▸ **YOUR GOAL**
Set down, exactly as they appear, the lines from the line holding "imported = [obj" through the line holding "return [p /", inclusive; output nothing outside that range.

:: TASK INPUTS

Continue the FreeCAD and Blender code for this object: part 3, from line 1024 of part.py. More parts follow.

::::
:: TASK INPUTS

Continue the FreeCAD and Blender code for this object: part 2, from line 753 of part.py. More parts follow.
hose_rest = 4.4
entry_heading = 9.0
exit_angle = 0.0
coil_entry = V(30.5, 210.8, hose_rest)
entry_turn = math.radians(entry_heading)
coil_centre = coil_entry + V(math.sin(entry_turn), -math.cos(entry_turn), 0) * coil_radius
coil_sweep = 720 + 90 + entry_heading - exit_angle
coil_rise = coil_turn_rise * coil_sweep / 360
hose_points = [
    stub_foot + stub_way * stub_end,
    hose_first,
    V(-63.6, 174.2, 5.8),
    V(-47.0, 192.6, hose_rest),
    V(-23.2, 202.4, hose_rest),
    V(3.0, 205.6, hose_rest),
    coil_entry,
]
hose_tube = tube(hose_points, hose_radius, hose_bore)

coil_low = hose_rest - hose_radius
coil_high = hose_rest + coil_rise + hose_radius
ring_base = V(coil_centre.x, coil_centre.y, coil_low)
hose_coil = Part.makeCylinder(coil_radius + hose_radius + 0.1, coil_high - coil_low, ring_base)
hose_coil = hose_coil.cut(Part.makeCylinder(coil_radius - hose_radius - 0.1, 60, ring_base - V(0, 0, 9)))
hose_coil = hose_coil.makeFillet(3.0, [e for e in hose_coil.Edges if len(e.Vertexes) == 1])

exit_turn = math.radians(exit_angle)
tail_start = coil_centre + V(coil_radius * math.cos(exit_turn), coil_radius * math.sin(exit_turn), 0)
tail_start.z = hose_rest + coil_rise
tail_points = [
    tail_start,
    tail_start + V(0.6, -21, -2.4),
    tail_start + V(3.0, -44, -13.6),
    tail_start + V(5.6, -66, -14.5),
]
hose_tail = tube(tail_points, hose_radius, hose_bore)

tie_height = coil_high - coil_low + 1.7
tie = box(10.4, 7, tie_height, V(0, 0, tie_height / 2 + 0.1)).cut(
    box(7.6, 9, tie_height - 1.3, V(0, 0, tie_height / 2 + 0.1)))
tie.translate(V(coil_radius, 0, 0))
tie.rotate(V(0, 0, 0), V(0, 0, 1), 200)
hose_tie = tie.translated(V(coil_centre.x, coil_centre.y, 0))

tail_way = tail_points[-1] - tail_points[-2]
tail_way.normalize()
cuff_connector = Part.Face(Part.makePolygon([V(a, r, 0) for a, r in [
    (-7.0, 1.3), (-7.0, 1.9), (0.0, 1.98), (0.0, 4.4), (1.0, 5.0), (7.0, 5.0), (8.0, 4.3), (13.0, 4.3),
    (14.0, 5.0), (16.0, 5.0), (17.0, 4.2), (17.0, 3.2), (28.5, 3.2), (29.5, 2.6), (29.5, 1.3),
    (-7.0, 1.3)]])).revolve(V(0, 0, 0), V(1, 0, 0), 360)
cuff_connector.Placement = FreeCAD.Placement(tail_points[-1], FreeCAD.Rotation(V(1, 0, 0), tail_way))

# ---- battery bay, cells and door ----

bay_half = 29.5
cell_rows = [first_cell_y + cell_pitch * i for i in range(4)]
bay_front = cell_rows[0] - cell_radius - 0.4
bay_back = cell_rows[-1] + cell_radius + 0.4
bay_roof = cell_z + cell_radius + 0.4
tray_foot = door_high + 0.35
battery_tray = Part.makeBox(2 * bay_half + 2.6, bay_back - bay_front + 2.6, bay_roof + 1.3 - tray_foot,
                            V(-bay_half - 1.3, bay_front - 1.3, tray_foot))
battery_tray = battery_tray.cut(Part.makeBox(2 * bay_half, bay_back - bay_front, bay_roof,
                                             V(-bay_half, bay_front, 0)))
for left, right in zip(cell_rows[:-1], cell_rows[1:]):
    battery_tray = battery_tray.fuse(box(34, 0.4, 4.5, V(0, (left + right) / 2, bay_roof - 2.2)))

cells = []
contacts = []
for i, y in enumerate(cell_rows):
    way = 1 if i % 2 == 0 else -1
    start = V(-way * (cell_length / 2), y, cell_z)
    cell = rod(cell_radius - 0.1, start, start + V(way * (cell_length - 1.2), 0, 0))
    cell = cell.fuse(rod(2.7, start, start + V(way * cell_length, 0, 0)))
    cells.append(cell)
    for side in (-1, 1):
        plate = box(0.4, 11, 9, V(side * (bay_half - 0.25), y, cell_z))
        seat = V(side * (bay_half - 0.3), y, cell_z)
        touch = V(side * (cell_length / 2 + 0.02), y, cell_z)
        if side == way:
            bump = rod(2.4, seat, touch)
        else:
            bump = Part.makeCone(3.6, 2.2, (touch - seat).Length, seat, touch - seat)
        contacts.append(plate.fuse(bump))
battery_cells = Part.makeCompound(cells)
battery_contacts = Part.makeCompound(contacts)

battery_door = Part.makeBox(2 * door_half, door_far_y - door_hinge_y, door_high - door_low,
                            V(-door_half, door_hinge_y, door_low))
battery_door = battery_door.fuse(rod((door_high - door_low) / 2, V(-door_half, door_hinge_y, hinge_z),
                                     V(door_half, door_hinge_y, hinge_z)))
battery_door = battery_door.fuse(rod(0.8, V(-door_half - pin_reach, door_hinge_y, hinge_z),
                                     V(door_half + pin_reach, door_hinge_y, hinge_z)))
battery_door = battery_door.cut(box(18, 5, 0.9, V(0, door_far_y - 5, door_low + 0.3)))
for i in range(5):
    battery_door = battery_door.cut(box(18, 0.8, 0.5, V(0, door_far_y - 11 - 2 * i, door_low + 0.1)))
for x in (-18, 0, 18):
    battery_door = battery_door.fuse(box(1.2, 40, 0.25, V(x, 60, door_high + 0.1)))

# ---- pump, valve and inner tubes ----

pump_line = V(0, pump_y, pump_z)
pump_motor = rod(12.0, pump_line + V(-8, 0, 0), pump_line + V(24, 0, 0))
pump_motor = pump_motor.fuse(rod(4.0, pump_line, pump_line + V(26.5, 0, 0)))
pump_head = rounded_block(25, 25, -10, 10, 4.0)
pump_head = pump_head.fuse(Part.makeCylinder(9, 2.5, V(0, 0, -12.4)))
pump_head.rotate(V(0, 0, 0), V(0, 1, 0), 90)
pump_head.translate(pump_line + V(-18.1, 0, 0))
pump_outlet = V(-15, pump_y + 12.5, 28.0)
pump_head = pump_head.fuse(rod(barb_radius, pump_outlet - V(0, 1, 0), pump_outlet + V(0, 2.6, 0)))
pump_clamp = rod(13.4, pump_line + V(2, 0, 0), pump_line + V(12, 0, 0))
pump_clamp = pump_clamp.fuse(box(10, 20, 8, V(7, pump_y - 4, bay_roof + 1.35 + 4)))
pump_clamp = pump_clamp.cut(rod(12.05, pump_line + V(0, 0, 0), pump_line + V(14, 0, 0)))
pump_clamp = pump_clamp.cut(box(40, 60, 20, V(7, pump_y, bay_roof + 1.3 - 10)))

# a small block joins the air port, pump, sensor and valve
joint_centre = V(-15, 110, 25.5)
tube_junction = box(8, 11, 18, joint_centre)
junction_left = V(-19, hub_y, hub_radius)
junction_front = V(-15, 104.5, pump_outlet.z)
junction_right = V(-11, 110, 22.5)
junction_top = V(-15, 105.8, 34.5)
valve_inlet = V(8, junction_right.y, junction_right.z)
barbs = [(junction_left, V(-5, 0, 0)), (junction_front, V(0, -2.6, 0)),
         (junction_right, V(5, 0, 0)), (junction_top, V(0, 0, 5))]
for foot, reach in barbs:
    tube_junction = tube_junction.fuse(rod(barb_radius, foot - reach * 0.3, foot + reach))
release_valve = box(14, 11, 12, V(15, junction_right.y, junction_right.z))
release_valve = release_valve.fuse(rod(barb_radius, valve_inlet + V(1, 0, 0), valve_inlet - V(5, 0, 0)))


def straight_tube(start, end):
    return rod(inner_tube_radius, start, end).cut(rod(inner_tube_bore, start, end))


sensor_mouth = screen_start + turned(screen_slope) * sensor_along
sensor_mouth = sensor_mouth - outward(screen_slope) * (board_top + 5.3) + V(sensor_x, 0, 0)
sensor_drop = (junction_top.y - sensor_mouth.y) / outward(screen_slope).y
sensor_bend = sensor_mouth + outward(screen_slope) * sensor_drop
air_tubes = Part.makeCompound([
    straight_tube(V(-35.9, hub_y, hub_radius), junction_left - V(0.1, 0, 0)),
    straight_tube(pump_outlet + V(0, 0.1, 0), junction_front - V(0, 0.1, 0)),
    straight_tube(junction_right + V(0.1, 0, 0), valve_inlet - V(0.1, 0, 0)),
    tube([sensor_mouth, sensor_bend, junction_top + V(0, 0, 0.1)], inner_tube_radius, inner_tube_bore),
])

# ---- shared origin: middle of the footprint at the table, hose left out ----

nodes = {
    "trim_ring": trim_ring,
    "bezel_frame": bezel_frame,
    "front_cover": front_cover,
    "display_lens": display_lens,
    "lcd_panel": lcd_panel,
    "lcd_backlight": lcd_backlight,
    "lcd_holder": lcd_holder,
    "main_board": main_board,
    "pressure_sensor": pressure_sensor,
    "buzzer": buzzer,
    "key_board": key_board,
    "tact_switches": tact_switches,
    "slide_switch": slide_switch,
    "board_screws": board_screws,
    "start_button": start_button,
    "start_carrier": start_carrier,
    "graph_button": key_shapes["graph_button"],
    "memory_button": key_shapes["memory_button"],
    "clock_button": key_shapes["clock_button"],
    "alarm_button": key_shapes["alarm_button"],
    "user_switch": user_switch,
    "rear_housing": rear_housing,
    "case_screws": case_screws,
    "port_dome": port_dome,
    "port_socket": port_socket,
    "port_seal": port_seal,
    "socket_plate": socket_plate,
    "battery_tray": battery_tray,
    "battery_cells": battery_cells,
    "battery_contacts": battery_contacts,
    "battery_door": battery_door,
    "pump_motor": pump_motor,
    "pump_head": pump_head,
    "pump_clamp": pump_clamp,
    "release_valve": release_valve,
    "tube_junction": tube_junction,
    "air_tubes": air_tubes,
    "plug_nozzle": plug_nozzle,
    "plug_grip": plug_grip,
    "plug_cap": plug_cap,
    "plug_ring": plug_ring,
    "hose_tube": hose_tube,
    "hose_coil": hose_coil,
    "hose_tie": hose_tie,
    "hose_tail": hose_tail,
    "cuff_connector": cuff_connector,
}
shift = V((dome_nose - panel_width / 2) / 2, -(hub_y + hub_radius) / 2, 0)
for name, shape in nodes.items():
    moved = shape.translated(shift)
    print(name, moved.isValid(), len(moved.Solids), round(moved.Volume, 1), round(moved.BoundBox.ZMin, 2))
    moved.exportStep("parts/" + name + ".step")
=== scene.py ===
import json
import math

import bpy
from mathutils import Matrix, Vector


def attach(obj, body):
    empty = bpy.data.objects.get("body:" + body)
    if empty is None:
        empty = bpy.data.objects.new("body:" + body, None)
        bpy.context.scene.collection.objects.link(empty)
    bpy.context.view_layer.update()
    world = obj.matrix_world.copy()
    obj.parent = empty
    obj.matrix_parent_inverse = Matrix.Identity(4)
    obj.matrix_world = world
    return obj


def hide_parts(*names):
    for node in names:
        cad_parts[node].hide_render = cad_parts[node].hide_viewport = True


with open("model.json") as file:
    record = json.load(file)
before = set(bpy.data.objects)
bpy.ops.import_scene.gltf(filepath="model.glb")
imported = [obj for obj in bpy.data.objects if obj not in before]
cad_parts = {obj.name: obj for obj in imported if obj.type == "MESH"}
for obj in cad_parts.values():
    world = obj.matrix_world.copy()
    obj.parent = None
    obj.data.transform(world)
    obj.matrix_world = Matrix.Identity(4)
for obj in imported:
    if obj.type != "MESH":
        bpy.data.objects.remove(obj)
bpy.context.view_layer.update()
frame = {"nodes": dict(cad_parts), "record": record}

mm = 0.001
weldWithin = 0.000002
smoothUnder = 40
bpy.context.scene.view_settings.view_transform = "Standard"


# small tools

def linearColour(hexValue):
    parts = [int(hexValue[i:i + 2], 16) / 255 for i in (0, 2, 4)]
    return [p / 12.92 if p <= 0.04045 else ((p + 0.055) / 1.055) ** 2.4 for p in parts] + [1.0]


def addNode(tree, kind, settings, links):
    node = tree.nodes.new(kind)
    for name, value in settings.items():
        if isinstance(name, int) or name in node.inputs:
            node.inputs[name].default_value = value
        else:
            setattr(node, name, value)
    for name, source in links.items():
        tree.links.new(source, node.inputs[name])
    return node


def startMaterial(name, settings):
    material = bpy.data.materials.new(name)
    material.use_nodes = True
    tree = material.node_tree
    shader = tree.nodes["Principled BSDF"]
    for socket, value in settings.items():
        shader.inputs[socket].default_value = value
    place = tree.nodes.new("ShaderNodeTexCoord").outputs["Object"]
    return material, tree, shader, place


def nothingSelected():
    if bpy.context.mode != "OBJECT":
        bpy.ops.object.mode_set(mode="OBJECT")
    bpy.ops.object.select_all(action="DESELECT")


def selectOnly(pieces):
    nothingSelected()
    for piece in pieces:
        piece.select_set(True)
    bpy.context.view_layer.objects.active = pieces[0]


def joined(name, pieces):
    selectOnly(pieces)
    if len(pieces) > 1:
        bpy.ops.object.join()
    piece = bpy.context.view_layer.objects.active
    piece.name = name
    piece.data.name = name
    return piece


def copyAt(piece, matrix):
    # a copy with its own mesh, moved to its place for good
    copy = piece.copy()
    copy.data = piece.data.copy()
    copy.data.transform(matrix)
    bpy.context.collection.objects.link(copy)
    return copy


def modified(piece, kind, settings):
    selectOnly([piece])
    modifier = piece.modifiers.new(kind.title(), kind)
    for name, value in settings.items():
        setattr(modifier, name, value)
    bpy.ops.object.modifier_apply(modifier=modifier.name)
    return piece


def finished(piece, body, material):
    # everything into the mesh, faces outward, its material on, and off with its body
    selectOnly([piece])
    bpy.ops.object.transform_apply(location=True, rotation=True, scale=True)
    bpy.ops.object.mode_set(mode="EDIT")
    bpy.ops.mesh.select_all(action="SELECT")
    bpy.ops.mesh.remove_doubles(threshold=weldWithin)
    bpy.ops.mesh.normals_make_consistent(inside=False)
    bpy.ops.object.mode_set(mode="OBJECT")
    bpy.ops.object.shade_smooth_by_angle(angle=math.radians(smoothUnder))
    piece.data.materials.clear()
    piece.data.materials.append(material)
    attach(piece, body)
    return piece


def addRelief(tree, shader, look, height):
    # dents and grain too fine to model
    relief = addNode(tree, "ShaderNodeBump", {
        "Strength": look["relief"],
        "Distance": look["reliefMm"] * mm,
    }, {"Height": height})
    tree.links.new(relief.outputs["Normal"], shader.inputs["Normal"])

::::

▸ **ANSWER TO THIS TASK**
imported = [obj for obj in bpy.data.objects if obj not in before]
cad_parts = {obj.name: obj for obj in imported if obj.type == "MESH"}
for obj in cad_parts.values():
    world = obj.matrix_world.copy()
    obj.parent = None
    obj.data.transform(world)
    obj.matrix_world = Matrix.Identity(4)
for obj in imported:
    if obj.type != "MESH":
        bpy.data.objects.remove(obj)
bpy.context.view_layer.update()
frame = {"nodes": dict(cad_parts), "record": record}

mm = 0.001
weldWithin = 0.000002
smoothUnder = 40
bpy.context.scene.view_settings.view_transform = "Standard"


# small tools

def linearColour(hexValue):
    parts = [int(hexValue[i:i + 2], 16) / 255 for i in (0, 2, 4)]
    return [p / 12.92 if p <= 0.04045 else ((p + 0.055) / 1.055) ** 2.4 for p in parts] + [1.0]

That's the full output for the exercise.